**AIM**
Look through the data below. Pick out the lines holding the string "finishes".

________________________________________

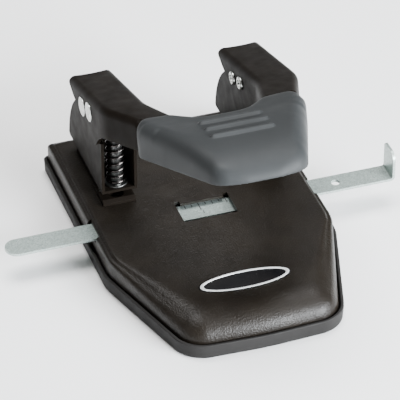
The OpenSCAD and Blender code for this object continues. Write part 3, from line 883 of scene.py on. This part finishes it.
def grip_top(x, u):
    """Height of the grip's skin: fuller lobes at both ends, then one long crown down to the front edge."""
    lobe = 0.55 * min(1, (abs(x) / 30) ** 2)
    rear = 0.45 * max(0, 1 - (u - GRIP_FROM) / 14)
    full = PLATE_TOP - 0.3 + lobe + rear
    if u <= CROWN_FROM:
        return full
    reach = min(1, (u - CROWN_FROM) / (GRIP_TO - CROWN_FROM))
    return GRIP_BOTTOM + (full - GRIP_BOTTOM) * (1 - reach ** CROWN_POWER) ** (1 / CROWN_POWER)


def grip_outline():
    """Plan of the grip in its own frame: waisted rear edge, tapering sides, bowed front."""
    def side_x(u):
        return GRIP_REAR_HALF - (u - GRIP_FROM) * GRIP_SIDE_SLOPE

    right = [(9, BEND_Y - GRIP_NOTCH, 10), (20, BEND_Y - GRIP_FROM, 8),
             (side_x(GRIP_FROM), BEND_Y - GRIP_FROM, 6.5),
             (side_x(GRIP_CORNER_AT), BEND_Y - GRIP_CORNER_AT, 9.5), (8, BEND_Y - GRIP_TO, 30)]
    corners = right + [(-x, y, r) for x, y, r in reversed(right)]
    return dense(rounded([(x, y) for x, y, _ in corners], [r for _, _, r in corners], 12), 1.2)


def skin_z(place):
    """Height of the grip's skin at a place given in the handle's frame."""
    return grip_top(place.x, BEND_Y - place.y)


def make_grip():
    """Moulded comfort grip: softly rounded skin with three raised bars, open underneath."""
    outline = grip_outline()
    rings = [[Vector((p.x, p.y, GRIP_BOTTOM)) for p in outline]]
    radii = []
    for p, before, after in zip(outline, outline[-1:] + outline[:-1], outline[1:] + outline[:1]):
        along = (after - before).normalized()
        rearward = abs(along.x) if p.y > BEND_Y - CROWN_FROM else 0
        tall = skin_z(p) - GRIP_BOTTOM
        radii.append(max(0.3, min(6.5 - 4.3 * rearward, 0.6 * tall)))
    for k in range(8):
        turn = math.pi / 2 * k / 7
        moved = inward(outline, [r * (1 - math.cos(turn)) for r in radii])
        rings.append([Vector((p.x, p.y, max(GRIP_BOTTOM, skin_z(p) - r * (1 - math.sin(turn)))))
                      for p, r in zip(moved, radii)])
    bm = bmesh.new()
    walls = ring_walls(bm, rings)
    skin = fill(bm, walls[-1])
    reach = GRIP_TO - CROWN_FROM
    across = [((x, 0, 0), (1, 0, 0)) for x in range(-36, 37, 3)]
    along = [((0, BEND_Y - u, 0), (0, 1, 0)) for u in range(26, CROWN_FROM, 4)]
    along += [((0, BEND_Y - CROWN_FROM - reach * math.sin(math.radians(a)), 0), (0, 1, 0))
              for a in range(0, 88, 6)]
    for face in cut_grid(bm, skin, across + along):
        for vert in face.verts:
            vert.co.z = max(GRIP_BOTTOM, skin_z(vert.co))
    fill(bm, walls[0])
    bmesh.ops.triangulate(bm, faces=bm.faces)
    grip = link("grip_skin", bm, grip_plastic)
    fuse(grip, 0.5, 22)
    bm = bmesh.new()
    bm.from_mesh(grip.data)
    add_grip_bars(bm)
    bm.to_mesh(grip.data)
    bm.free()
    fuse(grip, 0.4, 3)
    open_underneath(grip)
    return finish_piece(grip, "handle", "grip_plastic", "handle_grip")


def add_grip_bars(bm):
    """Long raised bars with round ends, each following the crown down."""
    for u in BAR_AT:
        centre = Vector((0, BEND_Y - u, grip_top(0, u) - BAR_SINK))
        bar = bmesh.ops.create_uvsphere(bm, u_segments=24, v_segments=16, radius=BAR_R)["verts"]
        bmesh.ops.rotate(bm, verts=bar, matrix=Matrix.Rotation(math.pi / 2, 3, "Y"))
        for vert in bar:
            vert.co.x += math.copysign(BAR_HALF, vert.co.x) if abs(vert.co.x) > 1e-4 else 0
            vert.co += centre


def fuse(grip, voxel, rounds):
    """Fuses a closed mesh into one skin and eases every edge."""
    remesh = grip.modifiers.new("fuse", "REMESH")
    remesh.mode = "VOXEL"
    remesh.voxel_size = voxel
    ease = grip.modifiers.new("ease", "SMOOTH")
    ease.factor = 0.5
    ease.iterations = rounds
    freeze(grip)


def open_underneath(grip):
    """Opens the fused skin underneath, places it and gives it an even wall."""
    bm = bmesh.new()
    bm.from_mesh(grip.data)
    low = min(v.co.z for v in bm.verts)
    under = [f for f in bm.faces if f.normal.z < -0.6 and f.calc_center_median().z < low + 0.6]
    bmesh.ops.delete(bm, geom=under, context="FACES")
    to_row(bm)
    for face in bm.faces:
        face.smooth = True
    bm.to_mesh(grip.data)
    bm.free()
    thicken(grip, GRIP_WALL * MM)
    paint(grip, grip_plastic)


make_chip_tray()
make_shell()
make_badge()
make_ruler()
make_scale()
for side in ("left", "right"):
    make_spring(side)
    make_rivet(f"{side}_pivot_rivet")
    make_rivet(f"{side}_drive_rivet")
make_yoke()
make_grip()

# CAD nodes whose shape is right keep it, with their own finish and edges softened by this width in mm.
KEPT = {
    frame_paint: (["left_tower", "right_tower", "left_backstop", "right_backstop", "left_die_plate",
                   "right_die_plate"], 0.3),
    tool_steel: (["ruler_keepers", "left_pivot_spacer", "right_pivot_spacer", "left_spring_seat",
                  "right_spring_seat", "left_punch_pin", "right_punch_pin", "grip_screws"], 0.15),
    rivet_steel: (["tower_rivets", "die_rivets"], 0.15),
    spring_steel: (["ruler_spring"], 0.08),
}
for material, (names, width) in KEPT.items():
    for name in names:
        paint(nodes[name], material)
        soften(nodes[name], width * MM)
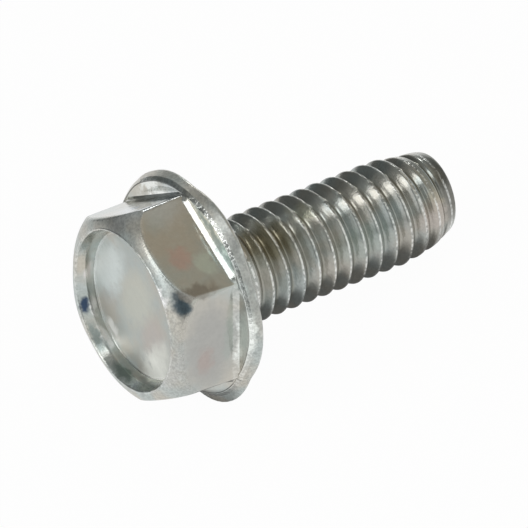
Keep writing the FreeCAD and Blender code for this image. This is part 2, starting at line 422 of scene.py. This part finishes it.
def lipRows(azimuth, foot):
    # Over the shelf and the seam, and down the rolled lip
    f = flange
    thick, shelf, (lipOut, lipDrop) = roundAbout(f["lipHeight"], azimuth), f["shelfHeight"], f["lipBevel"]
    lipReach = roundAbout(f["lipReach"], azimuth) - lipOut * f["lipInside"]
    lipStart = (max(lipReach, foot[0] + f["shelfWidth"]), thick)
    width = lipStart[0] - foot[0]
    near, over = (min(most, width * share) for most, share in (f["seamStart"], f["seamMiddle"]))
    beforeSeam = (lipStart[0] - near, thick + (shelf - thick) * near / width)
    seam, wear = roundAbout(f["seam"], azimuth), roundAbout(f["lipWearAndSheen"], azimuth)
    turnOut, turnDown = f["lipTurn"]
    lip = [(lipStart[0] + lipOut * out, thick - lipDrop * fall) for out, fall in f["lipCourse"]]
    return (laid(straight(foot, lipStart, f["shelfRows"]) + [beforeSeam], "flats")
            + laid([(lipStart[0] - over, thick - f["seamDepth"] * seam), lipStart], "seam", seam)
            + laid([(lipStart[0] + turnOut, thick - turnDown)], "seam")
            + laid(lip, "lip", 0.0, wear)
            + laid([(lipStart[0] + lipOut, thick - lipDrop)], "lipFoot", 0.0, wear * f["lipFootWear"]))


def bandRows(azimuth, bandStart):
    # Down the band round the flange, under it and in to the neck
    f, widest = flange, widestReach(azimuth)
    fromWidest, fromLip = f["bandInset"]
    bandFoot = (max(widest - fromWidest, bandStart[0] - fromLip), f["widestHeight"] + f["bandFoot"])
    bearing, knee = widest - f["bearingInset"], (widest + f["bandKnee"], f["widestHeight"])
    under = [bearing - step for step in f["bearingSteps"]] + list(f["bearingRings"])
    neck = [(shank["crestRadius"] + out, height) for out, height in shank["reliefCourse"]]
    return (laid(straight(bandStart, bandFoot, f["bandRows"]), "band")
            + laid(bent(bandFoot, knee, (bearing, f["bearingRise"]))[1:], "bandFoot")
            + laid([(reach, 0.0) for reach in under] + neck, "bearing"))


def headProfile(azimuth):
    # Rows from the middle of the recess to the neck, each stretch from where the last one ended
    crownStart = (head["crownStart"], crownHeight(head["crownStart"], azimuth))
    rows = recessRows(crownStart) + crownRows(azimuth, crownStart)
    rows += wallRows(azimuth, rows[-1][1])
    rows += lipRows(azimuth, rows[-1][:2])
    return rows + bandRows(azimuth, rows[-1][:2])


def shankOutline(along):
    # Reach and height of the blank's outline, first down the shank and then inwards over its end
    s = shank
    leadShare = (along - s["leadStart"]) / (s["chamferStart"] - s["leadStart"])
    lead = s["crestRadius"] - (s["crestRadius"] - s["leadRadius"]) * leadShare
    slope = (s["leadRadius"] - s["endRadius"]) / (s["length"] - s["chamferStart"])
    chamfer = s["leadRadius"] - slope * (along - s["chamferStart"])
    reach = softLeast(softLeast(s["crestRadius"], lead, s["leadRound"]), chamfer, s["chamferRound"])
    if along > s["length"]:
        reach = s["endRadius"] - (along - s["length"])
    return reach, -softLeast(along, s["length"], s["endRound"])


class Blank:
    # Points and faces of the blank, and the grit, seam and wear of each point
    def __init__(self):
        self.columns = columnAzimuths()
        self.points, self.faces, self.finish = [], [], []

    def point(self, azimuth, reach, height, grit=gritOf["shank"], seam=0.0, wear=0.0):
        angle = math.radians(azimuth)
        self.points.append((reach * math.cos(angle), reach * math.sin(angle), height))
        self.finish.append((grit, seam, wear))
        return len(self.points) - 1

    def ring(self, rows):
        return [self.point(azimuth, *row) for azimuth, row in zip(self.columns, rows)]


def neighbours(ring):
    # Each point of a ring with the next one, once round
    return zip(ring, ring[1:] + ring[:1])


def headRings(blank):
    # One ring for each row of the profile, down to the neck
    middle = blank.point(0, 0, head["floorHeight"], gritOf["floor"])
    rings = [blank.ring(rows) for rows in zip(*(headProfile(azimuth) for azimuth in blank.columns))]
    rings.append(blank.ring([(shank["crestRadius"], shank["firstRing"])] * len(blank.columns)))
    blank.faces += [(middle, following, first) for first, following in neighbours(rings[0])]
    for above, below in zip(rings, rings[1:]):
        blank.faces += [(a, b, d, c) for (a, b), (c, d) in zip(neighbours(above), neighbours(below))]
    return rings[-1]


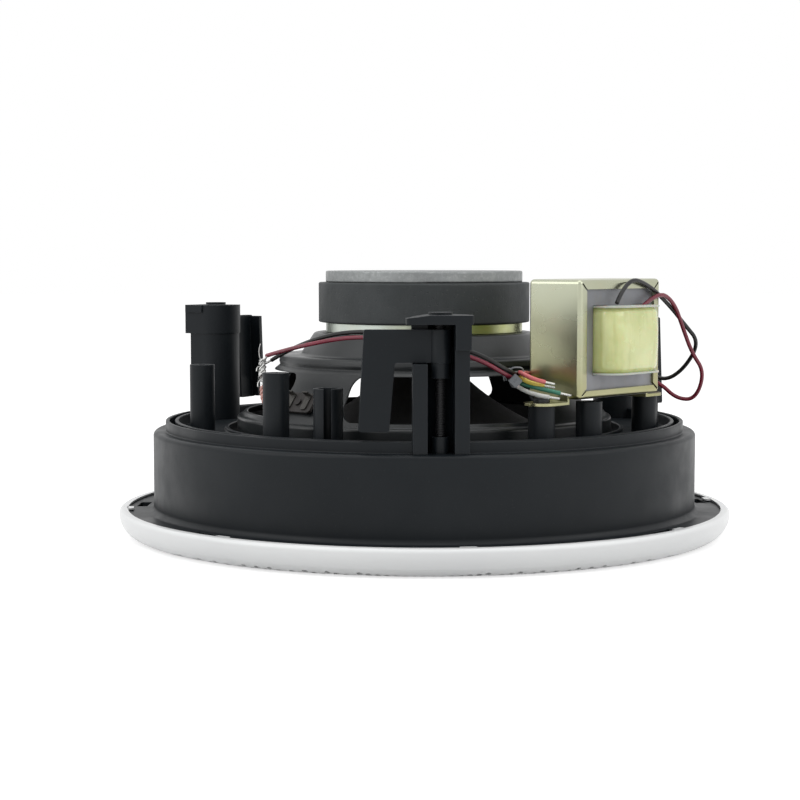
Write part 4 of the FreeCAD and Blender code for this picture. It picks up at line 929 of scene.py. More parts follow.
@dataclass(frozen=True)
class Wiring:
    """The leads between the transformer, the driver and the input block."""

    leads: tuple[Lead, ...] = (
        Lead("primary_lead_black", LEAD_BLACK, (
            (66.8, -62.6, 88.1), (71.0, -57.0, 97.0), (79.5, -46.0, 94.5), (88.6, -33.0, 87.0),
            (95.5, -25.0, 79.5), (102.0, -19.0, 72.5), (97.5, -12.0, 62.5), (91.0, -8.0, 57.5),
            (84.5, -3.5, 60.5), (82.7, -4.0, 56.5), (82.7, -4.0, 51.0)), 102.9),
        Lead("primary_lead_red", LEAD_RED, (
            (76.9, -49.0, 86.2), (83.6, -42.4, 92.0), (90.3, -34.0, 88.0), (94.6, -27.0, 78.5),
            (98.5, -23.5, 69.0), (104.0, -19.0, 61.5), (101.5, -14.0, 51.0), (94.5, -12.5, 51.2),
            (88.5, -11.2, 57.0), (82.9, -11.0, 58.5), (82.7, -11.0, 51.0)), 91.3),
        Lead("speaker_lead_red", LEAD_RED, (
            (40.9, -51.9, 60.9), (31.2, -63.6, 62.7), (31.2, -78.5, 62.2), (16.0, -83.2, 71.4),
            (-18.0, -80.4, 78.2), (-43.0, -60.0, 73.4), (-57.0, -35.0, 68.4)), 139.7),
        Lead("speaker_lead_black", LEAD_BLACK, (
            (40.9, -51.9, 62.5), (31.2, -63.6, 64.3), (31.2, -78.5, 64.0), (15.6, -82.4, 73.4),
            (-18.0, -79.2, 80.0), (-41.5, -58.0, 75.3), (-55.2, -34.6, 66.8)), 138.1),
        Lead("tap_lead_orange", LEAD_ORANGE, (
            (41.7, -53.4, 62.5), (32.9, -64.2, 64.3), (33.0, -76.6, 64.8), (37.6, -80.4, 62.6),
            (41.0, -79.2, 61.8)), 34.7, FarEnd.BARE),
        Lead("tap_lead_yellow", LEAD_YELLOW, (
            (40.3, -55.1, 60.9), (32.9, -64.2, 62.7), (33.0, -75.0, 62.7), (37.3, -77.9, 61.0),
            (40.9, -77.6, 60.4)), 30.3, FarEnd.BARE),
        Lead("tap_lead_green", LEAD_GREEN, (
            (39.3, -56.3, 59.5), (32.9, -64.2, 61.1), (33.0, -74.3, 60.9), (40.0, -79.0, 59.4),
            (46.3, -79.4, 58.0)), 33.9, FarEnd.BARE),
        Lead("tap_lead_white", LEAD_WHITE, (
            (37.8, -55.7, 59.5), (31.2, -63.6, 61.1), (31.3, -73.9, 60.2), (36.8, -80.0, 57.6),
            (42.3, -82.3, 56.9)), 34.1, FarEnd.BARE))
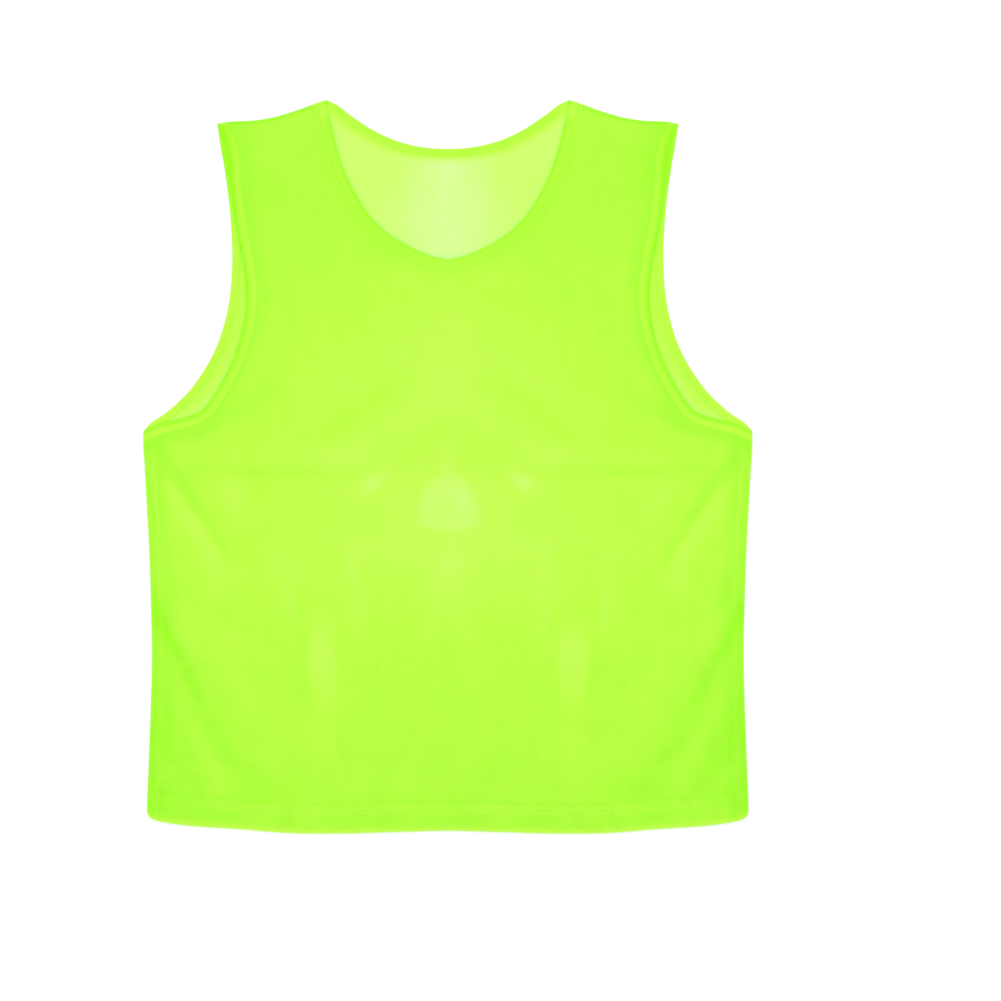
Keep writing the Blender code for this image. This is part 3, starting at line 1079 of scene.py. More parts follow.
def new_material(name: str) -> tuple[bpy.types.Material, Wiring, Node]:
    """Starts a material.

    Args:
        name: Its name.

    Returns:
        The material, its wiring and its shader.
    """
    made = bpy.data.materials.new(name)
    made.use_nodes = True
    return made, Wiring(made.node_tree), made.node_tree.nodes["Principled BSDF"]


def linked(name: str, data: bpy.types.ID) -> bpy.types.Object:
    """Makes an object and links it to the scene.

    Args:
        name: Its name.
        data: Its mesh, light or camera.

    Returns:
        The object, at the origin.
    """
    made = bpy.data.objects.new(name, data)
    bpy.context.scene.collection.objects.link(made)
    return made


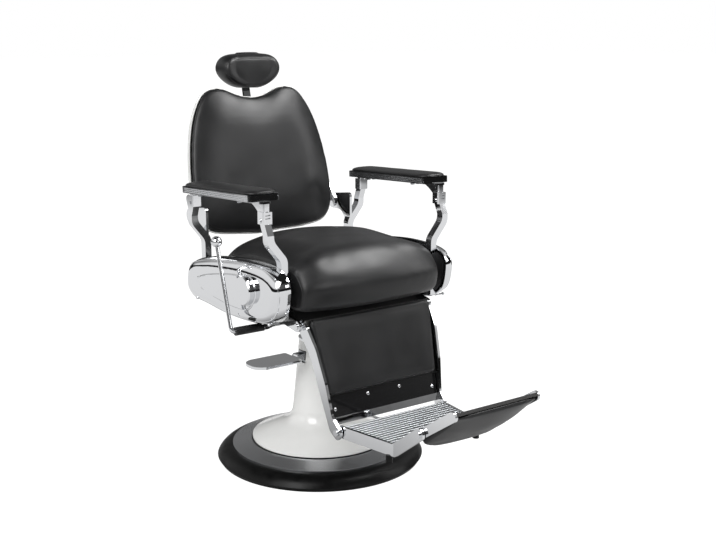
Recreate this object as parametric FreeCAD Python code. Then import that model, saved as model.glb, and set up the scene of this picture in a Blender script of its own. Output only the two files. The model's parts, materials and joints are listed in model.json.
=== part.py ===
import FreeCAD, Part
import os
from math import atan2, cos, degrees, pi, radians, sin, tan

os.makedirs("parts", exist_ok=True)

# Reclining hydraulic salon chair, millimetres, +Z up, front towards -Y, sitter's right at -X.
# The origin is on the swivel axis at the floor.

# Clearances shared by all pieces
overrun = 5.0            # every cut goes this far past the face it opens
soft_gap = 0.3           # a cushion or a nested panel stays this far from its neighbours
running_fit = 0.05       # radial clearance of a pin or a shaft that turns
side_play = 0.5          # sideways clearance between plates that turn on one pin
dome_steps = 5           # outlines that a bulged skin is drawn through
same_place_share = 1e-6  # points nearer than this share of the base's radius are one

# Height of the seat frame with the lift down, which the pedestal and the rest follow
mount_top = 482.0
mount_thickness = 12.0
hub_length = 90.0
hub_lift_gap = 6.0
mount_floor = mount_top - mount_thickness
hub_floor = mount_floor - hub_length
rod_shoulder = hub_floor - hub_lift_gap

# Pedestal
base_radius = 310.0
ring_height = 42.0
ring_width = 52.0
ring_top_set_back = 44.0
ring_foot_inset = 8.0
ring_edge_height = 12.0
ring_bulge = 7.0
plate_thickness = 18.0
ring_inner_radius = base_radius - ring_width
ring_top_radius = base_radius - ring_top_set_back
cover_overlap = 6.0
cover_radius = ring_inner_radius + cover_overlap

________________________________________

**RESPONSE TO THIS EXERCISE**
The OpenSCAD and Blender code for this object continues. Write part 3, from line 883 of scene.py on. This part finishes it.
Keep writing the FreeCAD and Blender code for this image. This is part 2, starting at line 422 of scene.py. This part finishes it.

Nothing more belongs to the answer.